Another example: if your profile photos are bad, no amount of “inner work” will fix your match rate. Get clear photos, show your face, include one full-body shot, and look like you take care of yourself. That’s not shallow. That’s how the market works.
Life is unfair, yes. But it is also responsive. The right work compounds.
Learn the social skills that make the unfair parts smaller
Some men think dating is mostly a test of looks or money. It’s not. It’s also a test of social ease.
A woman can forgive a lot if she feels relaxed, respected, and genuinely enjoyed. She will not forgive tension, neediness, or weird pressure just because you have a nice watch.
The good news: social skill is learnable.
Here’s what matters:
- Be easy to talk to. Ask simple questions and actually listen.
- Be emotionally steady. Don’t turn small delays into a crisis.
- Be direct. Say what you want without performing a speech.
- Have a life. Men with interests are more interesting.
Example: instead of “I don’t know, whatever do you want to do?” try, “I know a good coffee place and then we can walk by the river.” That shows leadership without being controlling.
Example: if she takes hours to reply, don’t send three follow-up texts like an anxious intern. Keep your message calm, continue your day, and let the interaction breathe.
A lot of dating success comes from not making the interaction harder than it needs to be. Men sabotage themselves by overexplaining, chasing reassurance, or trying to force chemistry. Chemistry likes space. Neediness kills it.
The unfair part is that some guys naturally seem more charming. The fair part is that charm can be learned through repetition and self-control.
Win where the game is winnable
Not every man will get the same results from the same playbook. That’s reality. So don’t copy a strategy that only works for someone else’s body, income, or personality.
Choose a lane that fits your actual strengths.
If you’re a quiet guy, don’t try to become a loud nightclub personality. Become calm, observant, and selective. That can be very attractive when done well.
If you’re not rich, don’t fake luxury. Be clean, grounded, ambitious, and comfortable with your current level while improving it.
If you’re not naturally handsome, don’t sulk about it. Get leaner, dress better, improve posture, and build a face and body that look disciplined. Discipline is a feature.

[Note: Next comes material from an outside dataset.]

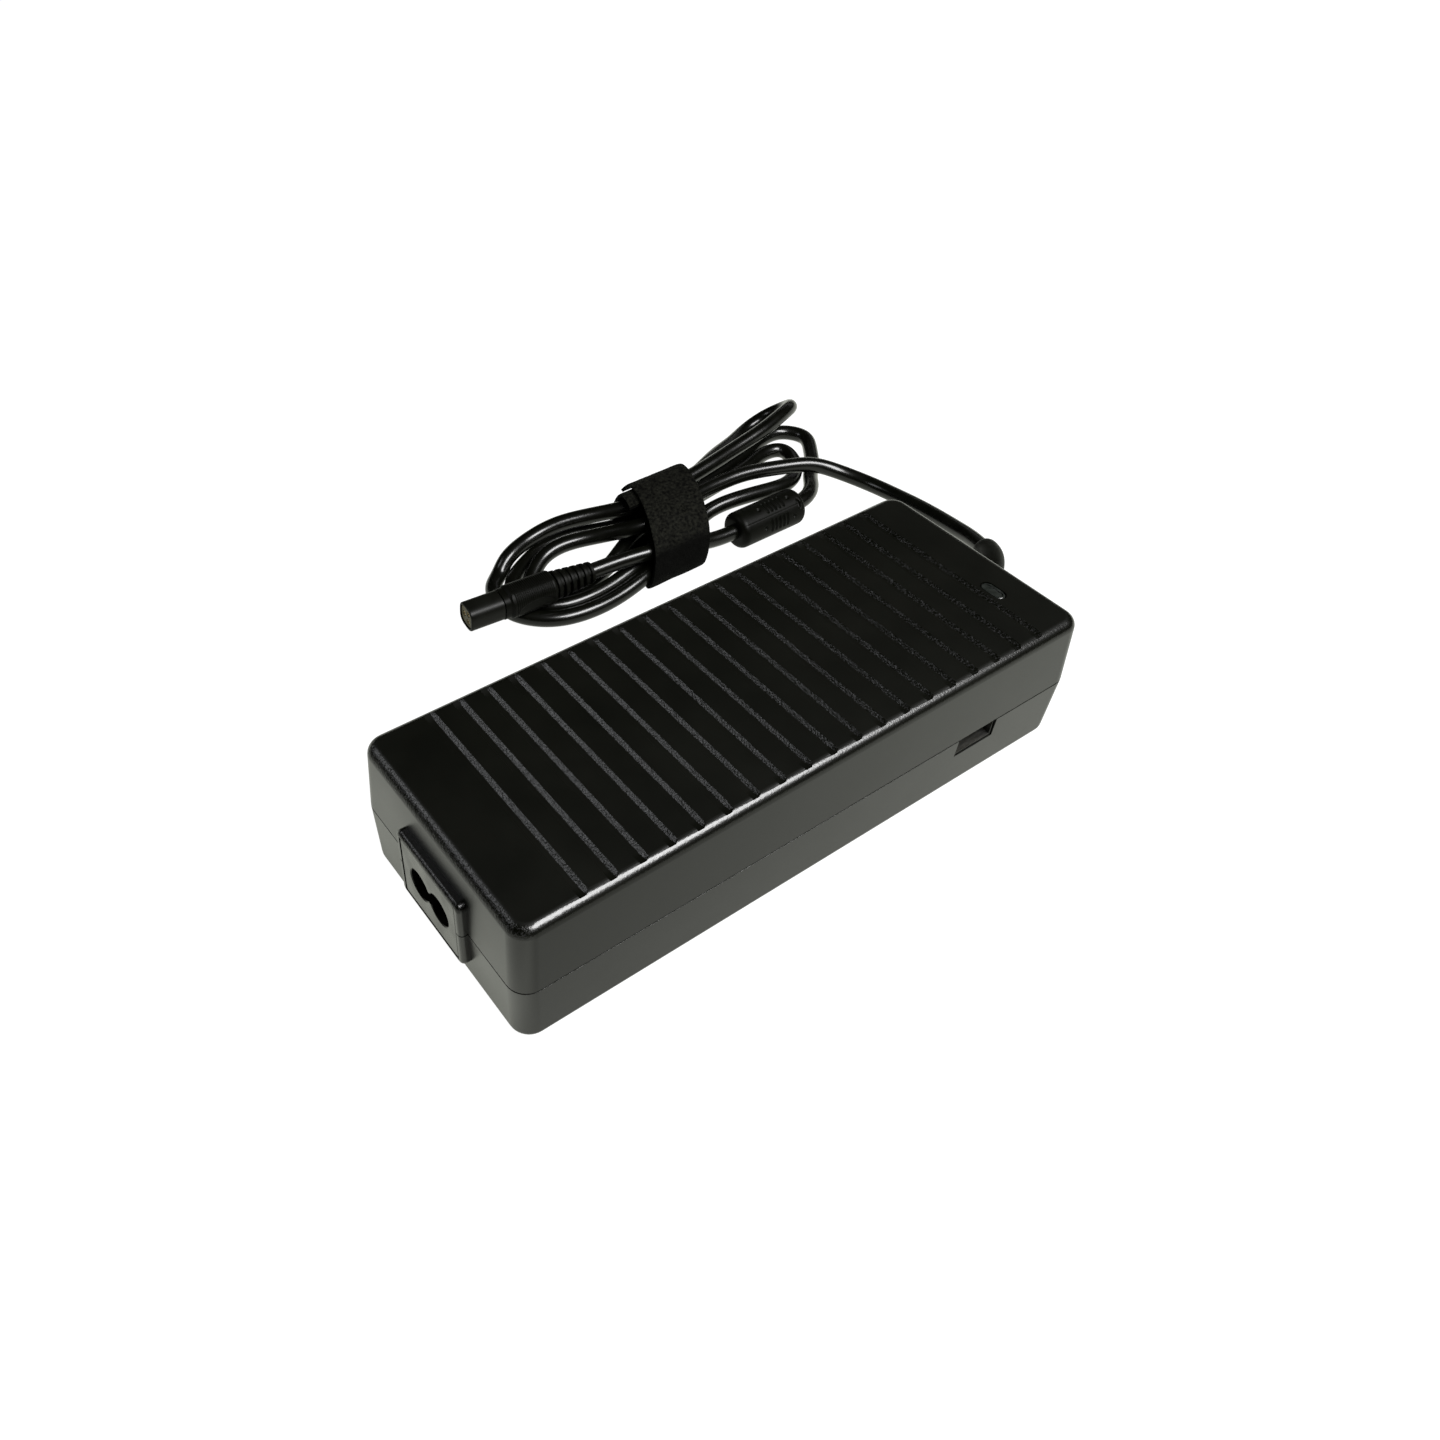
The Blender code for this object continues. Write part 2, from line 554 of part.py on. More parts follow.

A man who accepts his starting line can move faster than a man who keeps whining about the race. He spends less time comparing and more time improving.
Example: one guy says, “I’m not the hottest guy, so I’m going to be fit, socially solid, and financially stable.” That’s a workable plan. Another guy says, “Dating is rigged,” while living like a teenager in a rental he barely cleans. One of these men is headed somewhere.
Success is not about getting a perfect hand. It’s about playing the one you were dealt without acting shocked that the deck exists.
If you stop demanding fairness, you become free to build leverage. And leverage is what changes your life.